The long bonds are 10-year notes that are being sold in tranches sized at €1 billion and $2 billion.

The deal is expected to price on April 23.

Global coordinator J.P. Morgan will bill and deliver. Deutsche Bank and Goldman Sachs are also global coordinators.

For the euro-denominated notes, Barclays, BNP Paribas, Credit Agricole-CIB, Credit Suisse, Morgan Stanley, ING, Banca IMI and Natixis are the bookrunners.

For the dollar-denominated notes, Barclays, BNP Paribas, Credit Agricole-CIB, Credit Suisse Securities (USA) LLC, Morgan Stanley & Co. and ING are the bookrunners.

Proceeds will be used to fund the purchase of SFR.

Altice eight-year notes

Altice started a roadshow on Monday in London for a €4.15 billion-equivalent offering of eight-year senior notes, which are being sold in dollar- and euro-denominated tranches.

The syndicate of underwriters also includes Barclays, BNP Paribas, Credit Agricole CIB, Credit Suisse, Morgan Stanley, ING and Natixis.

CCG eight-year notes

Paris-based geoscience company CCG SA (Ba3/B+) began marketing a €360 million offering of senior notes due 2020 at a group meeting with investors on Monday in Paris.

A meeting is scheduled for Tuesday in London.

BNP Paribas and Credit Suisse are global coordinators and joint bookrunners. Credit Agricole CIB, HSBC, Natixis and SG CIB are also joint bookrunners.

The company plans to use to proceeds to repurchase €360 million of Oceane convertible bonds due 2016, with remaining net proceeds, if any, to repay other debt.

Momentive files

Momentive Performance filed for Chapter 11 protections on Sunday, a move that was largely expected by the markets.

But while the filing was expected, that didn't stop investors from pressuring the company's debt.

A trader said the 8 7/8% first-priority senior secured notes due 2020 and the 10% senior secured notes due 2020 were slightly weaker at 108½ bid, 109 offered.

He noted that the issues were still trading with accrued interest because "people are expecting them to get taken out, so you will get your accrued interest."

However, the 9% second-priority senior secured notes due 2021 were trading flat, or without accrued interest.

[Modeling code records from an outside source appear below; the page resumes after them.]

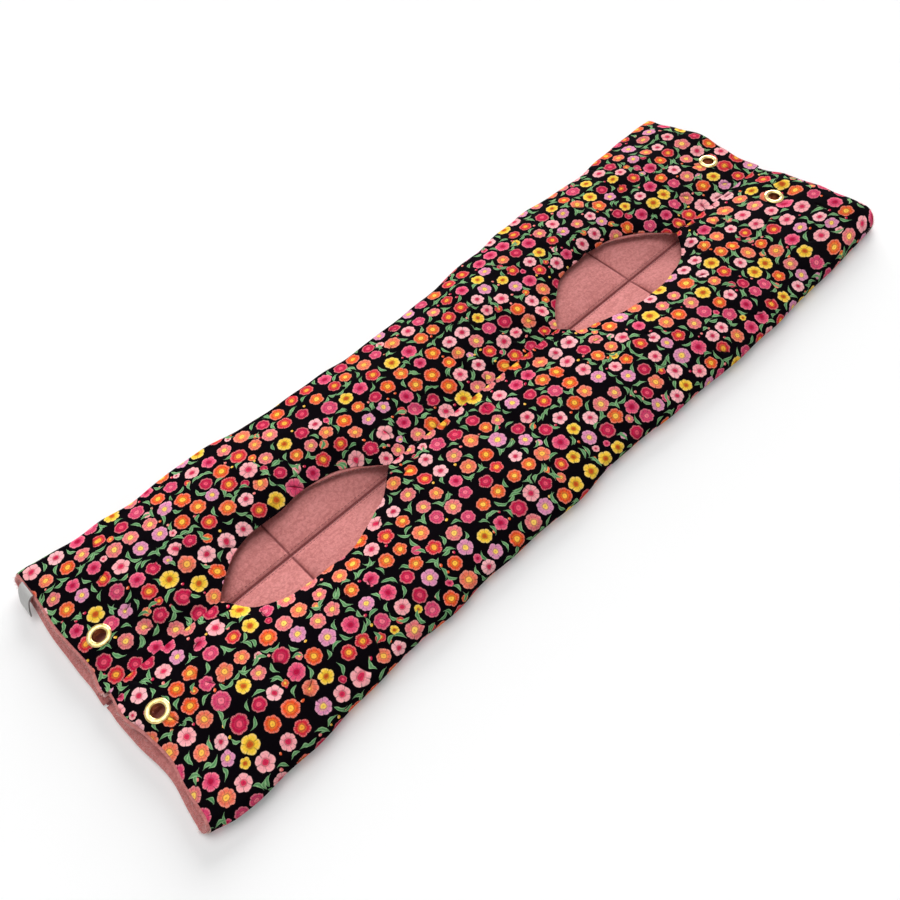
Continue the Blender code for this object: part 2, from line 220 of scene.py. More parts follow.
def panelEdge(x, side):        # from the seam to where the fold begins
    wave = ripples["edgeWave"] * softNoise(x, 0 * x, 0.055, 51 + sides[side])
    return throughPoints(x, outline[side]) - sleeve["seamHeight"] / 2 + wave


def lowerEdge(x, side):
    return np.minimum(panelEdge(x, side), sleeve["foldReach"])


def towardsEnd(x):        # 0 along the sleeve, 1 at its far mouth
    return fade(x, sleeve["halfLength"] - pulls["run"], sleeve["halfLength"])


def pullReach(x, y):
    return towardsEnd(x) * throughPoints(y, pulls["reach"]) + towardsEnd(-x) * throughPoints(y, pulls["inset"])


def wrinkles(x, y, side):        # the fine relief of the top, y measured from the seam
    sign = sides[side]
    r = ripples
    sewn = 1 - fade(entryEdge(x, side), 0, 0.012)
    relief = r["puckerDepth"] * np.exp(-y / r["puckerReach"]) * sewn * softNoise(x, 0.4 * sign * y, r["puckerSize"], 3)
    for end, (folds, start) in r["fanFolds"].items():
        away = np.hypot(x - end, y) / r["fanSpread"]
        turn = np.arctan2(sign * y, x - end)
        relief += r["fanDepth"] * fade(2 * away, 0, 1) * np.exp(-away ** 2) * np.cos(folds * turn + start)
    relief += r["rollDepth"] * softNoise(x, sign * y, r["rollSize"], 11)
    relief += r["rippleDepth"] * softNoise(x, sign * y, r["rippleSize"], 12)
    nearSide = fade(y, 0.055, 0.105)
    relief += r["sideDepth"] * nearSide * softNoise(x, sign * y, r["sideSize"], 13, turn=0, spread=1.1)
    for (x1, y1), (x2, y2), depth, width in creases:
        run = np.array((x2 - x1, y2 - y1))
        length = math.hypot(*run)
        run = run / length
        along = (x - x1) * run[0] + (sign * y - y1) * run[1]
        off = np.abs((x - x1) * run[1] - (sign * y - y1) * run[0])
        inside = fade(along, -0.25 * length, 0.2 * length) * (1 - fade(along, 0.8 * length, 1.25 * length))
        relief += depth * inside * (0.4 * bell(off, 2.2 * width, width) - bell(off, 0, width))
    return relief


def topHeight(x, y, side):        # outer face of the top
    across = np.clip(y / panelEdge(x, side), 0, 1)
    full = 1 - np.abs(2 * across - 1) ** 3
    rise = np.where(across < 0.5, 0.5 * full + 0.5 * fade(across, 0, 0.5), full)        # eased at the seam
    inward = sleeve["halfLength"] - np.abs(x)
    crown = sleeve["mouthCrown"] + (sleeve["crown"] - sleeve["mouthCrown"]) * fade(inward, 0, sleeve["mouthRun"])
    height = sleeve["seamHeight"] + rise * crown + full * wrinkles(x, y, side)
    height = height - sleeve["mouthDroop"] * fade(-inward, -sleeve["droopRun"], 0.002) * fade(full, 0, 0.5)
    opening = entryEdge(x, side)
    lip = np.exp(-np.maximum(y - opening, 0) / sleeve["lipRun"]) * fade(opening, 0, 0.014)
    height = height + lip * (sleeve["lipHeight"] - height)
    away = np.hypot(np.abs(x + pullReach(x, sides[side] * y)) - sleeve["eyeletX"], y - sleeve["eyeletY"])
    seated = 1 - fade(away, sleeve["seatRadius"], sleeve["seatRadius"] + sleeve["seatBlend"])
    return height + seated * (sleeve["seatHeight"] - height)


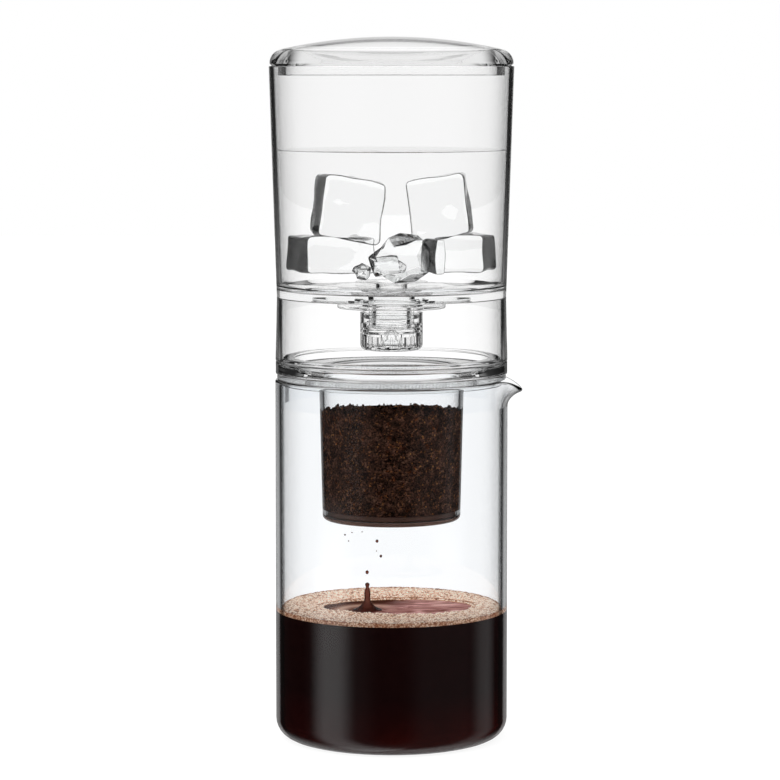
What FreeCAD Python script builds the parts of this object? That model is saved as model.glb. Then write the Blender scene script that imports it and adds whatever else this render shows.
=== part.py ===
"""Cold brew drip maker: a glass carafe, a coffee container with a steel filter hanging in its mouth,
a water tank with a needle valve standing on the container, and a domed lid.

Millimetres, +Z up. The origin is the centre of the carafe's foot, and the spout points along +X.
Each function makes one piece, and main() writes one STEP file for each node.
"""

import FreeCAD
import Part
import math
import os

Vector = FreeCAD.Vector
UP = Vector(0, 0, 1)
ORIGIN = Vector(0, 0, 0)

# Glass carafe
CARAFE_RADIUS = 48.2          # outside
CARAFE_WALL = 2.4
CARAFE_FLOOR = 3.0
CARAFE_HEIGHT = 150.0
CARAFE_FOOT_ROUND = 8.0       # outside corner between wall and foot
CARAFE_INNER_ROUND = 6.0      # inside corner
CARAFE_RIM_ROUND = 1.0        # fire-polished rim

# Pouring lip, drawn out of the carafe's rim
SPOUT_REACH = 6.3             # tip beyond the wall
SPOUT_HALF_ANGLE = 27.0       # degrees of the rim on each side
SPOUT_DEPTH = 11.0            # where the lip starts, below the rim
SPOUT_CURL = 4.2              # height of the bend
SPOUT_RISE = 1.5              # climb from the bend to the tip
SPOUT_SINK = 0.3              # how far the lip's edges lie inside the wall's face
SPOUT_WALL = 1.9              # glass under the channel
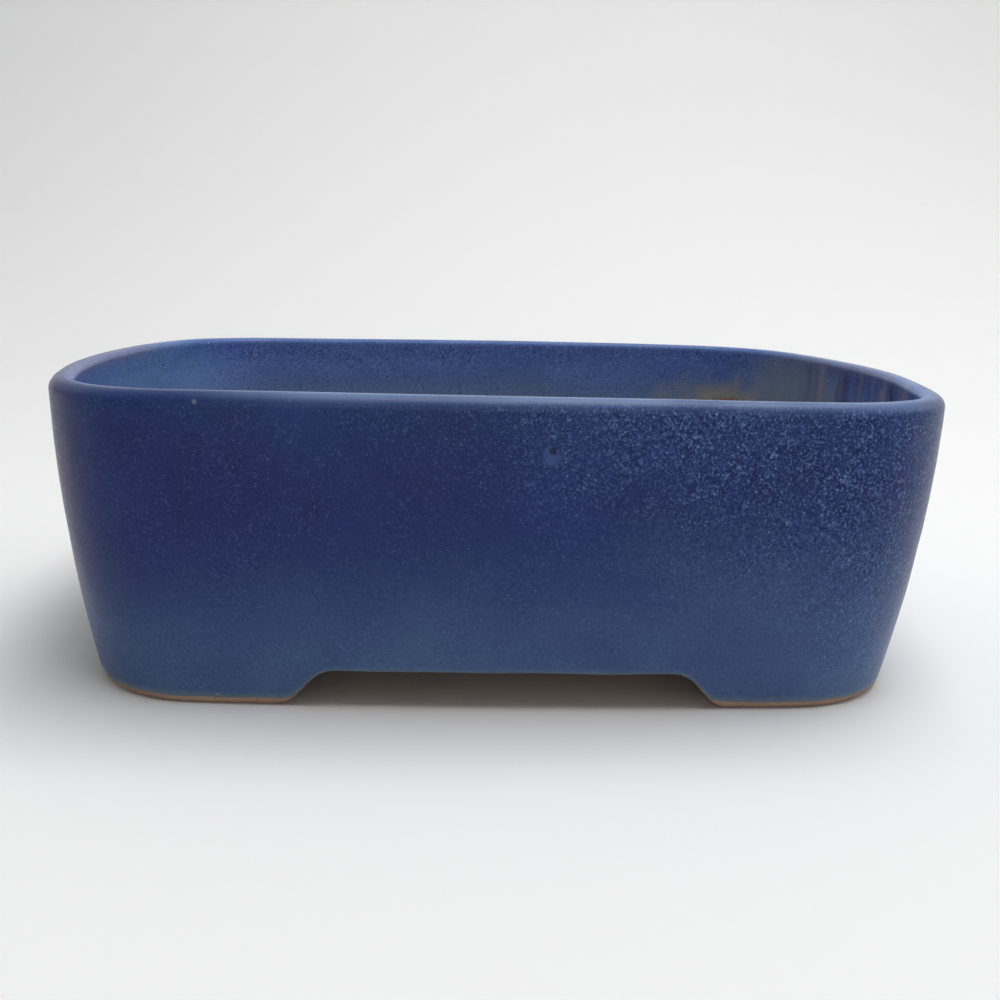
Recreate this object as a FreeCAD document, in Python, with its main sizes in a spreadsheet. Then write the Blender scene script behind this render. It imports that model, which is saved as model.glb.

The trader pegged that issue at 79, down from an intra-day high around 83.

With assets of $2.69 billion and debt of $4.17 billion, the specialty chemicals manufacturer has not posted a profit since its 2006 leveraged buyout by Apollo Global Management LLC.

The debt incurred in the LBO made the company especially susceptible to market fluctuations.

The company hopes to eliminate as much as $3 billion in debt via the bankruptcy court.

Albany, N.Y.-based Momentive is scheduled to launch a $570 million DIP facility on Thursday. JPMorgan Securities LLC is the lead arranger.